Dare Obasanjo has done a comparison of two new protocols for accessing database style data via HTTP. These protocols, based on REST, are the Google Base and Microsoft’s Astoria.
The basic concept between the two protocols is the same. URLs are
used in lieu of SQL to specify queries. Relationships and filters must
be encoded as part of the URL and all requests are GETs.
The first difference pointed out by Dare is that Astoria uses a
hierarchical format to represent relationships. For example, to specify
that you wanted the orders for customer key 5 you would have something
like “/Customers[5]/Orders”. Google Base, on the other hand, uses a
flat model where categories and predicates have to be used to ferret
out relationships.
Both support filtering and sorting, but Google Base has a richer
syntax and support for full-text queries across all categories. Google
Base does get a bit carried away however, with support for inline
If/Else constructs.
Astoria does have a really nice feature called expand. It allows the
user to indicate they also want the children nodes for the data they
requested. This eliminates the need to perform 1+N queries to get a
collection of rows and the related child rows. The data comes back as
inline XML under the appropriate node.
Google Base likewise has some features not found in Astoria. For
example one can turn on spelling correction, which works in a manner
similar to Google Search. You can also filter out repetitive
information using the Crowd feature. In the article, Dare requested,
“all restaurants stored within Google Base but show no more than 2 per
cuisine type”.
Dare Obasanjo concludes:
In comparing both approaches there is a lot to like and dislike. I
like the “expand” feature in Astoria as well as the fact that I can
retrieve XML results from multiple paths of the hierarchy. However
there does seem to be a paucity of operators and functions for better
filtering of results.
From the Google Base data API, I love the “crowd” feature and having
a full library of functions for performing tests within predicates.

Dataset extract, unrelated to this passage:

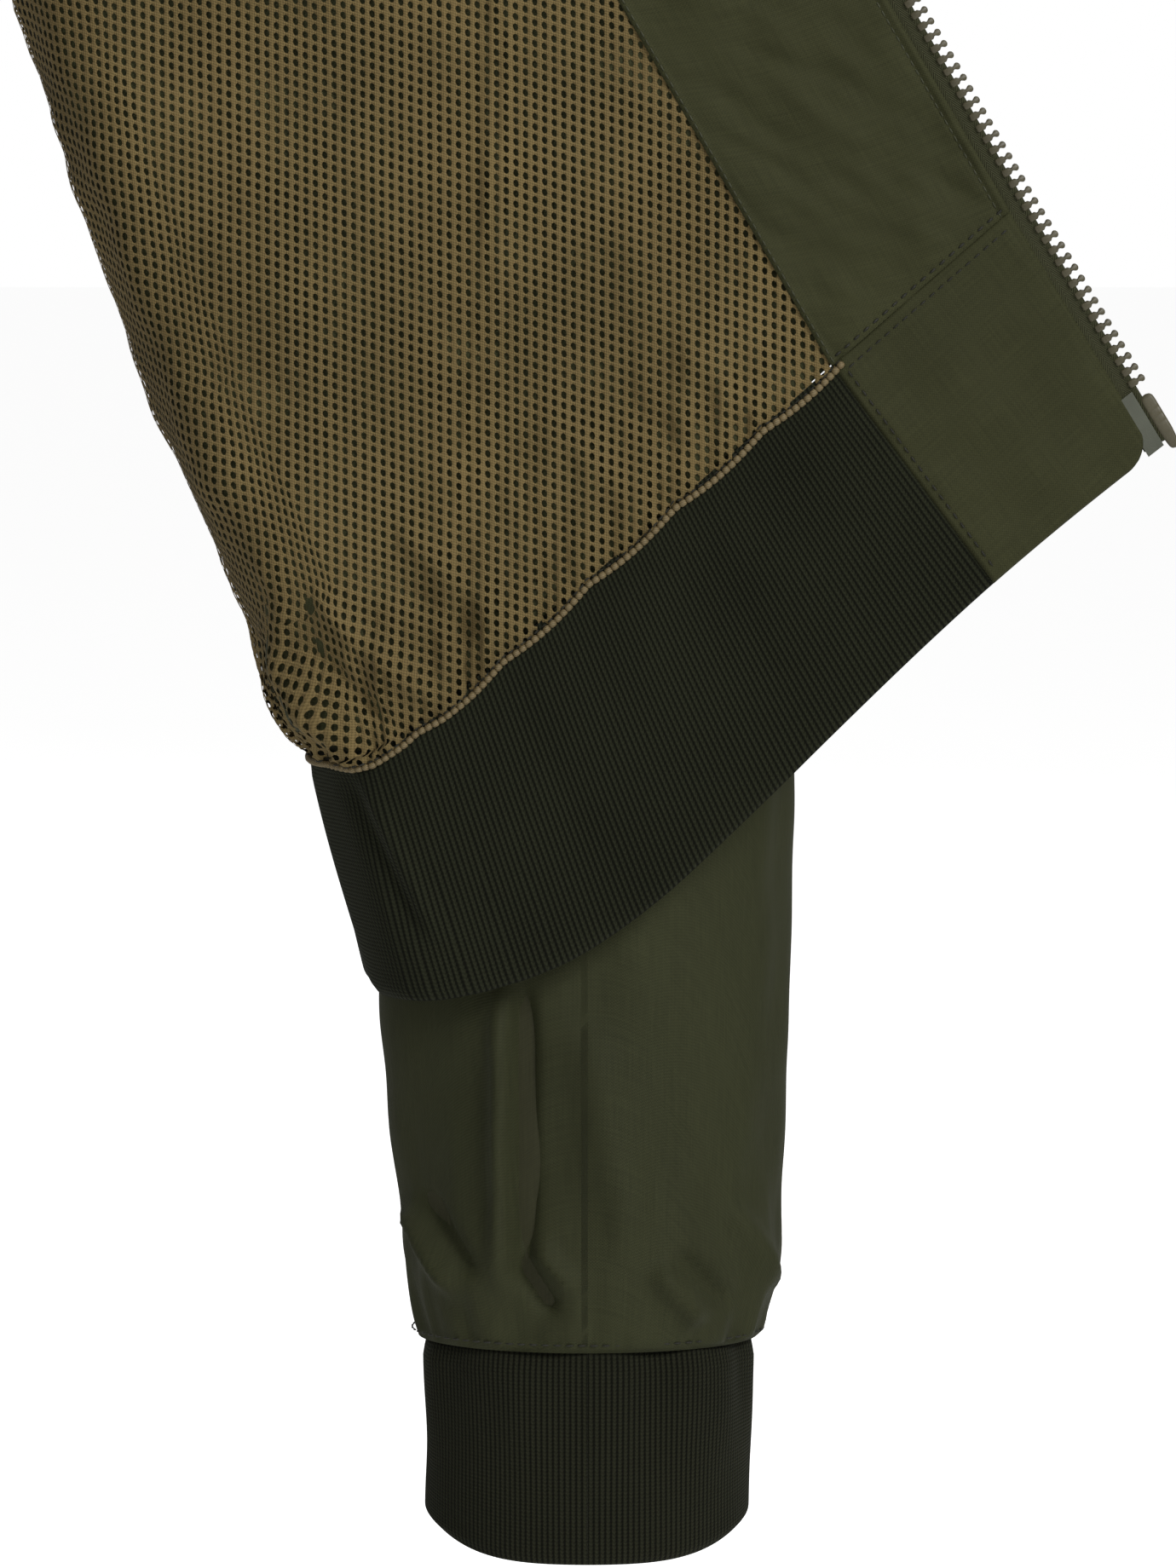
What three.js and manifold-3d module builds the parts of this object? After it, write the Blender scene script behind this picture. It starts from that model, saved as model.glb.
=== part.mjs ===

Also some of the operators such as the ones for finding results near a
certain location are quite impressive although unnecessary for the
majority of RESTful protocols out there. That said, I do think they
went overboard on some of the features such as having if…else blocks
within the URIs. I suspect that some of that complexity wouldn’t have
been needed if they just had hierarchies instead of a flat namespace
that requires complex filtering to get anything out of it.